From an Islamic banking perspective, Redmond Ramsdale, Fitch Ratings’ head of Middle East Bank Ratings and Islamic Banking says the GCC region’s real GDP growth in 2024, together with non-oil sector growth of about 3.5 per cent, will support moderate financing growth.

It is worth noting that economic growth in the Gulf region is mirrored in the performance of the banking sector, which is experiencing a period of much-welcomed profitability.

An enabling environment

The GCC banking sector remains unscathed by the global financial turmoil, owing to regional banks’ solid liquidity buffers, and low-cost and stable customer deposits.

Asad Ahmed, managing director and head of Middle East Financial Services at Alvarez & Marsal highlights that banks in the Gulf region have proven to be more resilient to market challenges than their global counterparts.

“From where we are today, we expect 2024 to be a stable year for banks, net interest margin will show slight downward movement as interest rates begin to decline; cost of credit is likely to show some increase if the continued higher rates affect credit quality; return on equity and return on assets are unlikely to show any major surprises,” he explains.

Despite a projected deterioration in asset quality indicators and an increase in the cost of risk, GCC banks will report stronger profitability in 2024 supported by higher margins from higher rates, increased business volumes and lower loan-loss provisions.

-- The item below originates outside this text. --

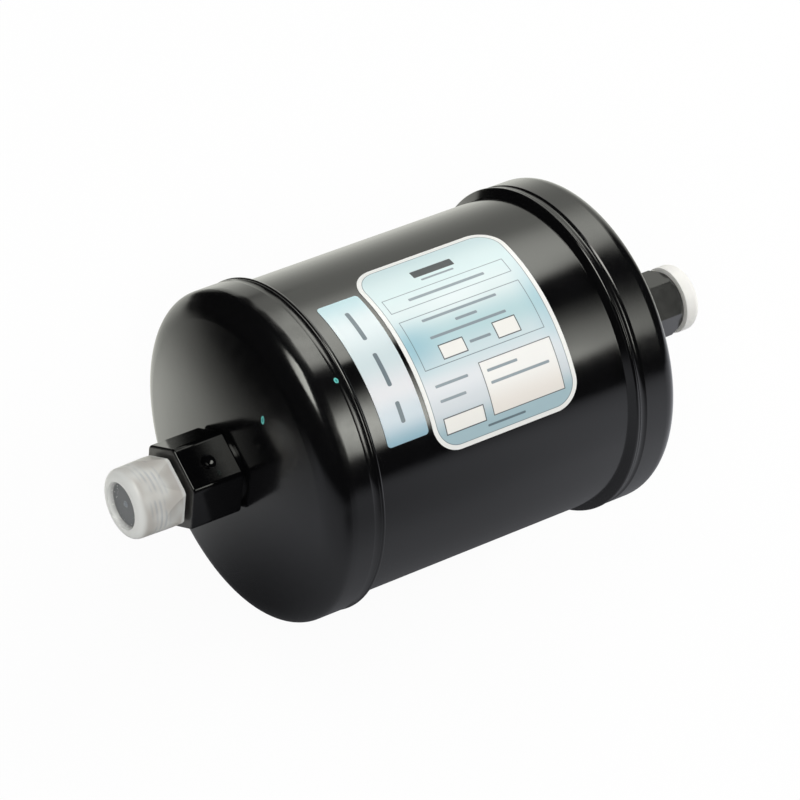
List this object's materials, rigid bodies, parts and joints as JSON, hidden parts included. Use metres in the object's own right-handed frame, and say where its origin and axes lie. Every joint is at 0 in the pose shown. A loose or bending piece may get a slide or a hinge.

“Profitability will continue to benefit from higher interest rates in 2024, supported by high levels of low-cost deposits and muted financing impairment charges. Fitch does not expect the US Treasury to start cutting rates, impacting the GCC, until at least mid-2024, and this is likely to be very gradual,” adds Ramsdale.

The region’s top five lenders – Saudi National Bank, Al Rajhi Bank, Qatar National Bank, First Abu Dhabi Bank and Kuwait Finance House – posted $1.34tn in combined net assets in the nine months to September 30 and Moody’s said profitability will remain strong in 2024 after record profits last year.